Freedom of speech doesn’t mean you have to listen to low-agency anons.
I’ve been on the platform for over 13 years. The best advice I can give is this: curate ruthlessly. I follow no more than 250 accounts. When I want to add someone new, I remove the account that has provided the least value lately.
As a result, every time I open X, I get more out of it than I put in. That is how it should be.
Attention is an investment. Every time you open an app, you spend time, energy, and focus. If all you get back is a few chuckles, a jolt of outrage, or a sore thumb, you lost the exchange.

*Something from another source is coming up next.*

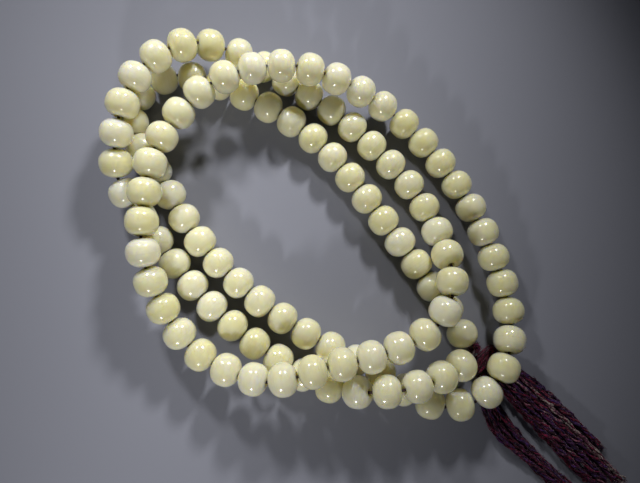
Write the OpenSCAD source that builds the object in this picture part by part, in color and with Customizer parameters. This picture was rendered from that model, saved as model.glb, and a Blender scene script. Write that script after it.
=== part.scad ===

Be honest: when was the last time you came out ahead after opening LinkedIn? Can you even remember?
The Signal Beckons
To summarize, there isn’t just an information gap between X users and everyone else. There’s also a speed gap. Even when outsiders eventually get the same facts, they’re often days behind. And then there’s the biggest gap of all: the one between what X actually is and what non-users believe it to be, based on the headlines and caricatures they’ve absorbed.
It gets stranger. On platforms like BlueSky, users go out of their way to keep outsiders out (including making violent threats). On X, the opposite is true. People want others to join. They want you in the conversation. They want friction, argument, better inputs. That openness is part of the signal.
Anyone building anything serious in tech, especially with AI, is on X. If a founder isn’t there, it raises eyebrows. People ask why. They expect participation.
That should tell you something.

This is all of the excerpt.